Repeat the entire listing exactly.

((

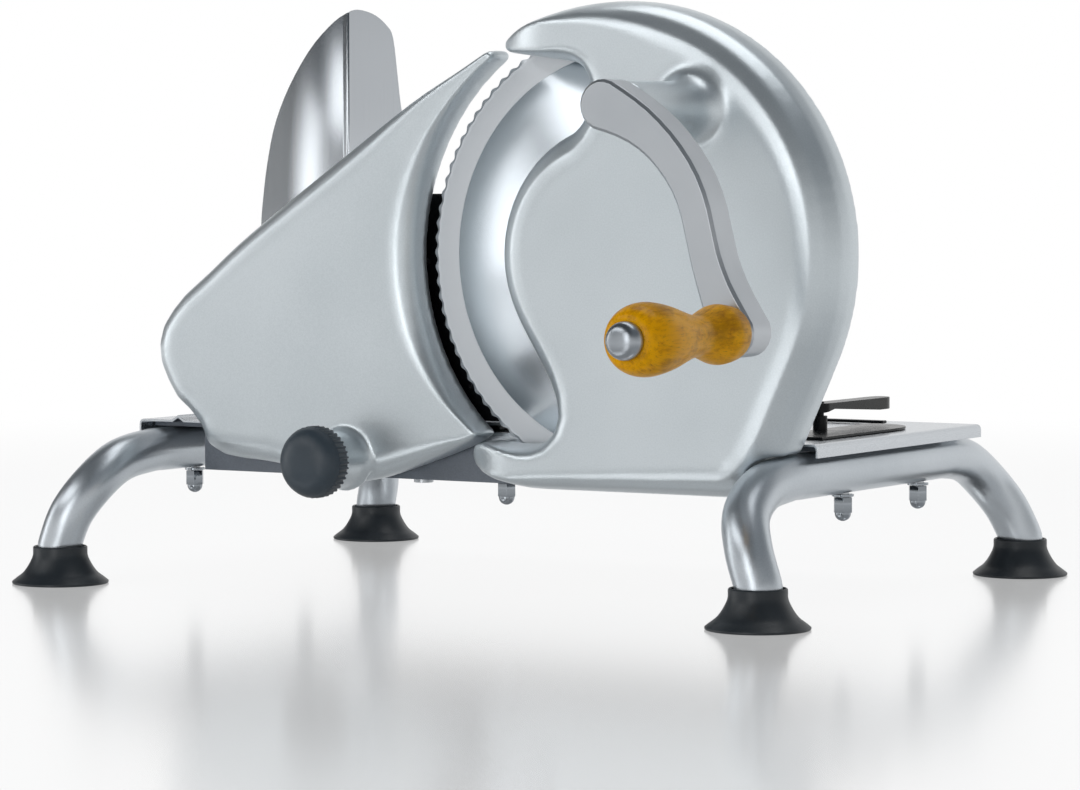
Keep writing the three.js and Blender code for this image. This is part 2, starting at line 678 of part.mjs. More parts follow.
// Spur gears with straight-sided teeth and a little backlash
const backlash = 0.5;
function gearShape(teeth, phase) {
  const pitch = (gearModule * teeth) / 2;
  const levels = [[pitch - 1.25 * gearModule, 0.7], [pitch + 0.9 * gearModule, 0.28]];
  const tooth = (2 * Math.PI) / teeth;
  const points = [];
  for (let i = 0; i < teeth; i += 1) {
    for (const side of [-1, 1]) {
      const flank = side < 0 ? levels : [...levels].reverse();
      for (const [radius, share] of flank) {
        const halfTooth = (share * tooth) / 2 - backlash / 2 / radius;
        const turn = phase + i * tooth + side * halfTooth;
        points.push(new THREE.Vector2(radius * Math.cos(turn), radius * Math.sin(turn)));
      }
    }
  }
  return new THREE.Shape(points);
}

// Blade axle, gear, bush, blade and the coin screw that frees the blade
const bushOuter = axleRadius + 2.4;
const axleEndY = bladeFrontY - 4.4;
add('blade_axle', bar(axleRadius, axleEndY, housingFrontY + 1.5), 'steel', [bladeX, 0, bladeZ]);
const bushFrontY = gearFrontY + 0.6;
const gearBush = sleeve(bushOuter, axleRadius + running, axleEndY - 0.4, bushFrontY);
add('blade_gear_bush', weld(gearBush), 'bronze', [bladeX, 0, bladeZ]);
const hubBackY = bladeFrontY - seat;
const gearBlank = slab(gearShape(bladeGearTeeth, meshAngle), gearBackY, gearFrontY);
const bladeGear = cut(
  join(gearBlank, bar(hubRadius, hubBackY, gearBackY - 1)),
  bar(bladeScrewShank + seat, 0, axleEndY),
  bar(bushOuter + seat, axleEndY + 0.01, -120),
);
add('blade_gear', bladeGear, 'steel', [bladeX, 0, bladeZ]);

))

■ Written answer
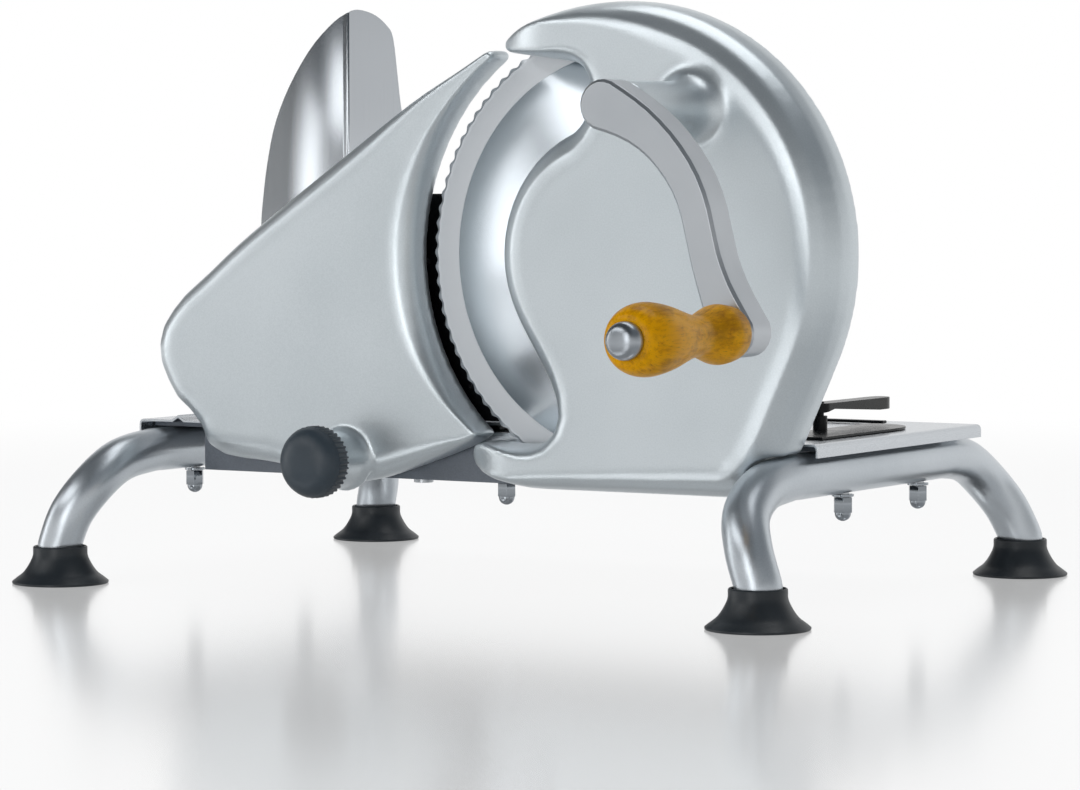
Keep writing the three.js and Blender code for this image. This is part 2, starting at line 678 of part.mjs. More parts follow.
// Spur gears with straight-sided teeth and a little backlash
const backlash = 0.5;
function gearShape(teeth, phase) {
  const pitch = (gearModule * teeth) / 2;
  const levels = [[pitch - 1.25 * gearModule, 0.7], [pitch + 0.9 * gearModule, 0.28]];
  const tooth = (2 * Math.PI) / teeth;
  const points = [];
  for (let i = 0; i < teeth; i += 1) {
    for (const side of [-1, 1]) {
      const flank = side < 0 ? levels : [...levels].reverse();
      for (const [radius, share] of flank) {
        const halfTooth = (share * tooth) / 2 - backlash / 2 / radius;
        const turn = phase + i * tooth + side * halfTooth;
        points.push(new THREE.Vector2(radius * Math.cos(turn), radius * Math.sin(turn)));
      }
    }
  }
  return new THREE.Shape(points);
}

// Blade axle, gear, bush, blade and the coin screw that frees the blade
const bushOuter = axleRadius + 2.4;
const axleEndY = bladeFrontY - 4.4;
add('blade_axle', bar(axleRadius, axleEndY, housingFrontY + 1.5), 'steel', [bladeX, 0, bladeZ]);
const bushFrontY = gearFrontY + 0.6;
const gearBush = sleeve(bushOuter, axleRadius + running, axleEndY - 0.4, bushFrontY);
add('blade_gear_bush', weld(gearBush), 'bronze', [bladeX, 0, bladeZ]);
const hubBackY = bladeFrontY - seat;
const gearBlank = slab(gearShape(bladeGearTeeth, meshAngle), gearBackY, gearFrontY);
const bladeGear = cut(
  join(gearBlank, bar(hubRadius, hubBackY, gearBackY - 1)),
  bar(bladeScrewShank + seat, 0, axleEndY),
  bar(bushOuter + seat, axleEndY + 0.01, -120),
);
add('blade_gear', bladeGear, 'steel', [bladeX, 0, bladeZ]);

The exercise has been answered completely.